BEGIN Given data
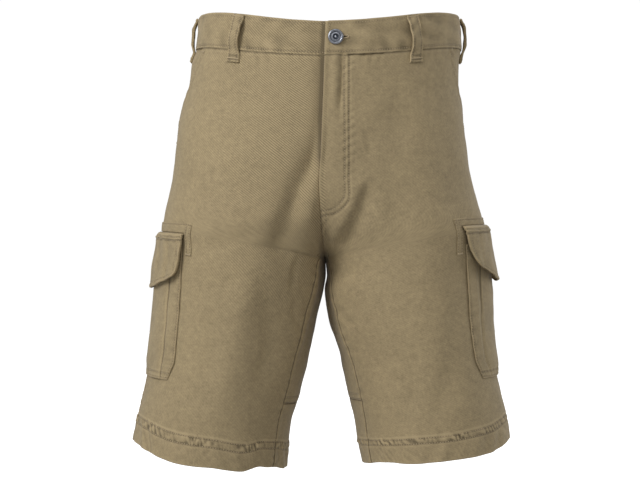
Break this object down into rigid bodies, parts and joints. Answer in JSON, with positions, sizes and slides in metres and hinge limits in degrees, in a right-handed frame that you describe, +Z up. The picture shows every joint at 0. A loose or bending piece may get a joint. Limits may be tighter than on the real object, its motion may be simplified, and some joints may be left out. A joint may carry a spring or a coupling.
{
  "type": "cargo shorts",
  "caption": "Knee-length twill cargo shorts in their worn, hollow form, with belt loops, slant pockets, a zip fly under a waist button, a crotch gusset and flapped cargo pockets.",
  "frame": {"origin": "centre of the waist ring, at the middle of the waistband's height at the sides", "axes": "+Z up, out of the waist opening; the front faces -Y; +X towards the wearer's left"},
  "size_m": [0.438, 0.2762, 0.5335],
  "materials": {
    "twill": "matt cotton twill with rope-puckered double stitching",
    "pocketing": "matt plain-weave pocketing",
    "zip_metal": "dull antique brass chain on its tape",
    "button_metal": "dark satin"
  },
  "bodies": {
    "root": {"back_left": "twill", "back_right": "twill", "belt_loop_back": "twill", "belt_loop_front_left": "twill", "belt_loop_front_right": "twill", "belt_loop_side_left": "twill", "belt_loop_side_right": "twill", "button": "button_metal", "cargo_flap_left": "twill", "cargo_flap_right": "twill", "cargo_pocket_left": "twill", "cargo_pocket_right": "twill", "facing_left": "twill", "facing_right": "twill", "flap_stay_left": "twill", "flap_stay_right": "twill", "fly_underlap": "twill", "front_left": "twill", "front_right": "twill", "gusset": "twill", "pocket_bag_left": "pocketing", "pocket_bag_right": "pocketing", "waistband": "twill", "zip": "zip_metal"}
  },
  "joints": []
}
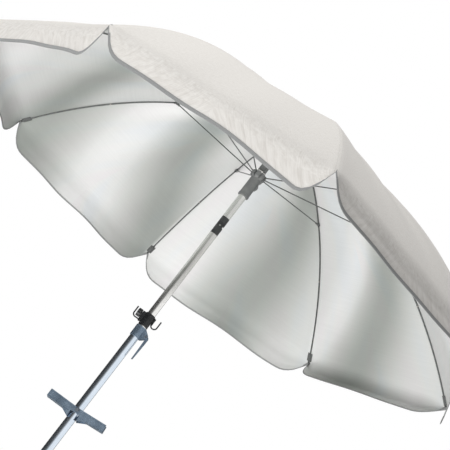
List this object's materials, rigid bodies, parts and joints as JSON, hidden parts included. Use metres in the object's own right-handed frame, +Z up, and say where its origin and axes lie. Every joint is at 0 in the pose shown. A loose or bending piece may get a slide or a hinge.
END Given data
Search the lines for "with". Copy each line that has it.

Break this object down into rigid bodies, parts and joints. Answer in JSON, with positions, sizes and slides in metres and hinge limits in degrees, in a right-handed frame that you describe, +Z up. The picture shows every joint at 0. A loose or bending piece may get a joint. Limits may be tighter than on the real object, its motion may be simplified, and some joints may be left out. A joint may carry a spring or a coupling.
  "caption": "Knee-length twill cargo shorts in their worn, hollow form, with belt loops, slant pockets, a zip fly under a waist button, a crotch gusset and flapped cargo pockets.",
    "twill": "matt cotton twill with rope-puckered double stitching",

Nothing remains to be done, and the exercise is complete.